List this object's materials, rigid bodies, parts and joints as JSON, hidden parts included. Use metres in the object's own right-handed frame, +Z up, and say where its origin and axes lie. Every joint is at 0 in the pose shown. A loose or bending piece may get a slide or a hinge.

...

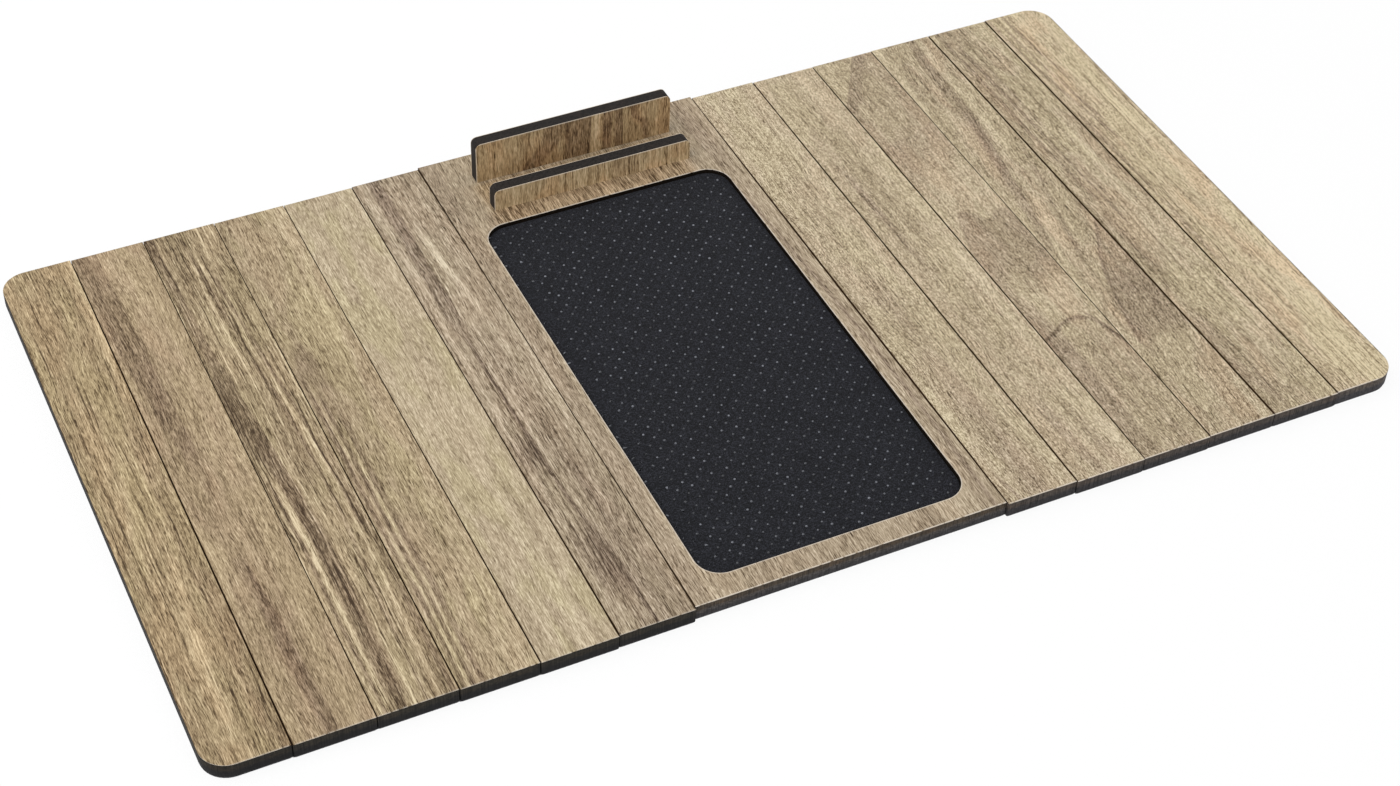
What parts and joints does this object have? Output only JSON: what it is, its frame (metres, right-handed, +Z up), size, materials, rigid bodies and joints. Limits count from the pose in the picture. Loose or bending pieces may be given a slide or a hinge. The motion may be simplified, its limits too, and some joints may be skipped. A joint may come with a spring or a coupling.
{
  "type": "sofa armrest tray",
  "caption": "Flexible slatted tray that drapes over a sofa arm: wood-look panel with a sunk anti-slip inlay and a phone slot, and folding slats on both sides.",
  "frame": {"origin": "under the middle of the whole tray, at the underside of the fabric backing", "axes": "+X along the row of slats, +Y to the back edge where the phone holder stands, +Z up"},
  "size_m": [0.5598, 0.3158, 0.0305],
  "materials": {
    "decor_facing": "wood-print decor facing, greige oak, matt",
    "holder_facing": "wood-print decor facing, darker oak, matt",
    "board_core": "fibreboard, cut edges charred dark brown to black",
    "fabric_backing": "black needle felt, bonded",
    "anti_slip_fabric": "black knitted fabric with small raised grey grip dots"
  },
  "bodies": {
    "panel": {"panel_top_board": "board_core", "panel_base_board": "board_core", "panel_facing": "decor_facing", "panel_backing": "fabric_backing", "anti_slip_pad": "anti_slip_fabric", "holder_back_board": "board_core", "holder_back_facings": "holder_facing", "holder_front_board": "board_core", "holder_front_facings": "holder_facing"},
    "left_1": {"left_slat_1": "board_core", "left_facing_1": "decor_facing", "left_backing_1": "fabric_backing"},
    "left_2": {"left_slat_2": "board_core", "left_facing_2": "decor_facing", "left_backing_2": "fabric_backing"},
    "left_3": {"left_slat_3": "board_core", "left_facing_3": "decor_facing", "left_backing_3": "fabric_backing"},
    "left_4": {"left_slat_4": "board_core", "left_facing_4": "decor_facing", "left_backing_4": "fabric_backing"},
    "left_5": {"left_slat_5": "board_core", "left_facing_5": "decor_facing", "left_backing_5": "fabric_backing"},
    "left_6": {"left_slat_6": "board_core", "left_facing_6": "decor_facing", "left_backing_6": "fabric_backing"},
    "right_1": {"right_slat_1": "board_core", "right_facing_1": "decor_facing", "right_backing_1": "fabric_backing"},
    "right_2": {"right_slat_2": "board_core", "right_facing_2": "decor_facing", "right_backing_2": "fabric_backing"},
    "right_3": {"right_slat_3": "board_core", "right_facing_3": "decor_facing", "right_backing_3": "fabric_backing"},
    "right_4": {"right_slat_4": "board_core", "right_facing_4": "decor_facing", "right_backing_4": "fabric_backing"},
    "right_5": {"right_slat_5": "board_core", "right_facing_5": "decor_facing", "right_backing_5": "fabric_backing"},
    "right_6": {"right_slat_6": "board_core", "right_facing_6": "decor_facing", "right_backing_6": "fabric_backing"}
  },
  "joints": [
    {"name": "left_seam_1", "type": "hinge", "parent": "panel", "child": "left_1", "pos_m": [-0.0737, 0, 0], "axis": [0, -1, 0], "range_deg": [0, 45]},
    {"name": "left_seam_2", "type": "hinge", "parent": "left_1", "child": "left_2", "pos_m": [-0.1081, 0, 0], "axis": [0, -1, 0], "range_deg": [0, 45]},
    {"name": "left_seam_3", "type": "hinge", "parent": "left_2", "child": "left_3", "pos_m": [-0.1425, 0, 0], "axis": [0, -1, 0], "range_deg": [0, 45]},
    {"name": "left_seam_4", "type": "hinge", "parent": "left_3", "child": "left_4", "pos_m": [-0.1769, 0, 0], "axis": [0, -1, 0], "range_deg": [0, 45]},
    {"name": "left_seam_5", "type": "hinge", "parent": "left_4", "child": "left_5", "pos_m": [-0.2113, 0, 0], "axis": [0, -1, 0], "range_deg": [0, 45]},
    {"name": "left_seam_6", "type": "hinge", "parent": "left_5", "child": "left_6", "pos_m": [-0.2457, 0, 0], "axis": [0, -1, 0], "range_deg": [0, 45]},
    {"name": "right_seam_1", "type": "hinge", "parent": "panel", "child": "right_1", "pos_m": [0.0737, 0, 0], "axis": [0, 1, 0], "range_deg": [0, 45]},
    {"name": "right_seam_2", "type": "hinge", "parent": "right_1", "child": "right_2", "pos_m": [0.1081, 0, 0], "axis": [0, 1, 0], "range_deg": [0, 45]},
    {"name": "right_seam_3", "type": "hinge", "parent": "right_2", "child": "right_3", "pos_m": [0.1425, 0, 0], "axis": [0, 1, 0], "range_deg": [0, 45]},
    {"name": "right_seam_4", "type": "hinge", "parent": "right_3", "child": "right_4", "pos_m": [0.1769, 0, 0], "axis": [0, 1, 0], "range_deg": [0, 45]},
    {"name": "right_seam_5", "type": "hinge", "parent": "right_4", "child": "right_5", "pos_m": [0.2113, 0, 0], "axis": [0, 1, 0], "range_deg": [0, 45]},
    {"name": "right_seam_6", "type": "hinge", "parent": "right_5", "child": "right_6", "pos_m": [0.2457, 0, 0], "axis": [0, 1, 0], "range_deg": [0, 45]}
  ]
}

--

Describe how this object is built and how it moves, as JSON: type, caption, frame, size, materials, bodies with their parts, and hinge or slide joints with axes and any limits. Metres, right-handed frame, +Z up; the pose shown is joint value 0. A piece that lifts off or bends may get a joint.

### YOUR INSTRUCTIONS
Extract every line above containing the word "this".

### SOLUTION TO THE EXERCISE
List this object's materials, rigid bodies, parts and joints as JSON, hidden parts included. Use metres in the object's own right-handed frame, +Z up, and say where its origin and axes lie. Every joint is at 0 in the pose shown. A loose or bending piece may get a slide or a hinge.
What parts and joints does this object have? Output only JSON: what it is, its frame (metres, right-handed, +Z up), size, materials, rigid bodies and joints. Limits count from the pose in the picture. Loose or bending pieces may be given a slide or a hinge. The motion may be simplified, its limits too, and some joints may be skipped. A joint may come with a spring or a coupling.
Describe how this object is built and how it moves, as JSON: type, caption, frame, size, materials, bodies with their parts, and hinge or slide joints with axes and any limits. Metres, right-handed frame, +Z up; the pose shown is joint value 0. A piece that lifts off or bends may get a joint.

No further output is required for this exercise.